__Written task__:
Your task is to print all of the data word for word.

----

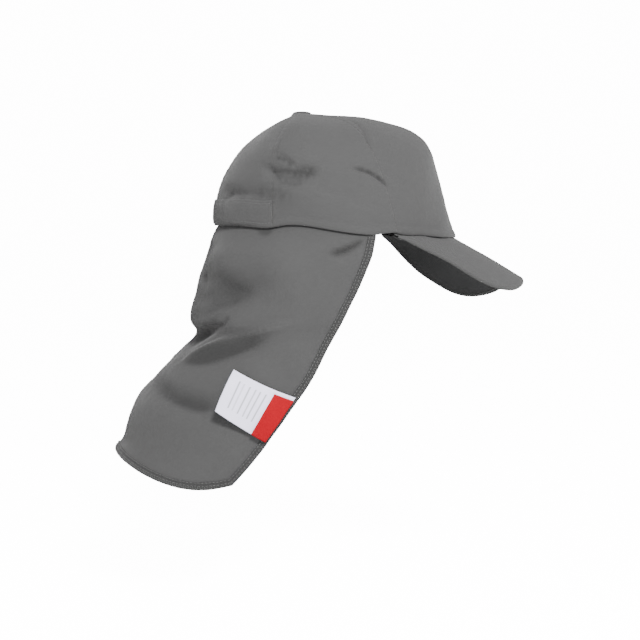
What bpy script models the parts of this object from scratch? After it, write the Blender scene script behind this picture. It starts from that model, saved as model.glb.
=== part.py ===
"""Sun flap cap: a five panel crown with a top button, a curved peak, a back band and a neck flap.

Metres, +Z up. The origin is the centre of the head opening, +X is the way the wearer faces,
and the wearer's right side is at -Y. Angles called turns run from the front through the wearer's
right side to the back. The flap hangs below the rim and swings behind the head.
"""

import math
from collections import namedtuple
from functools import lru_cache

import bmesh
import bpy
from mathutils import Vector

# Crown
CROWN_LENGTH = 0.203
CROWN_WIDTH = 0.166
CROWN_HEIGHT = 0.0978
CROWN_WALL = 0.0010
BUTTON_SET_BACK = 0.0272
FRONT_SEAM_TURN = math.radians(65)
BACK_SEAM_TURN = math.radians(124)
RIM_BLEND_START = math.radians(1.25)
RIM_BLEND_TURN = math.radians(5)
CROWN_FOLD_DEPTH = 0.0032
CROWN_FOLD_WIDTH = 0.0065

# Top button
BUTTON_RADIUS = 0.0078
BUTTON_HEIGHT = 0.0020
BUTTON_STEM_RADIUS = 0.0022
BUTTON_STEM_LENGTH = 0.0040
BUTTON_HOLE_RADIUS = 0.0034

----

__Final answer__:
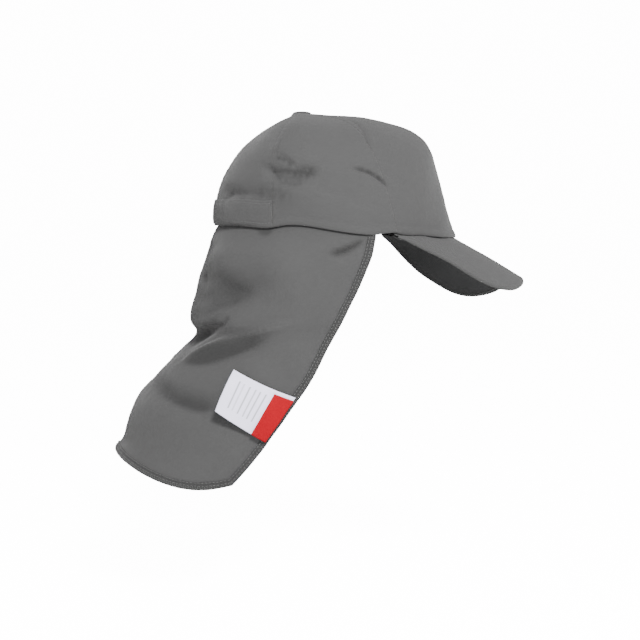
What bpy script models the parts of this object from scratch? After it, write the Blender scene script behind this picture. It starts from that model, saved as model.glb.
=== part.py ===
"""Sun flap cap: a five panel crown with a top button, a curved peak, a back band and a neck flap.

Metres, +Z up. The origin is the centre of the head opening, +X is the way the wearer faces,
and the wearer's right side is at -Y. Angles called turns run from the front through the wearer's
right side to the back. The flap hangs below the rim and swings behind the head.
"""

import math
from collections import namedtuple
from functools import lru_cache

import bmesh
import bpy
from mathutils import Vector

# Crown
CROWN_LENGTH = 0.203
CROWN_WIDTH = 0.166
CROWN_HEIGHT = 0.0978
CROWN_WALL = 0.0010
BUTTON_SET_BACK = 0.0272
FRONT_SEAM_TURN = math.radians(65)
BACK_SEAM_TURN = math.radians(124)
RIM_BLEND_START = math.radians(1.25)
RIM_BLEND_TURN = math.radians(5)
CROWN_FOLD_DEPTH = 0.0032
CROWN_FOLD_WIDTH = 0.0065

# Top button
BUTTON_RADIUS = 0.0078
BUTTON_HEIGHT = 0.0020
BUTTON_STEM_RADIUS = 0.0022
BUTTON_STEM_LENGTH = 0.0040
BUTTON_HOLE_RADIUS = 0.0034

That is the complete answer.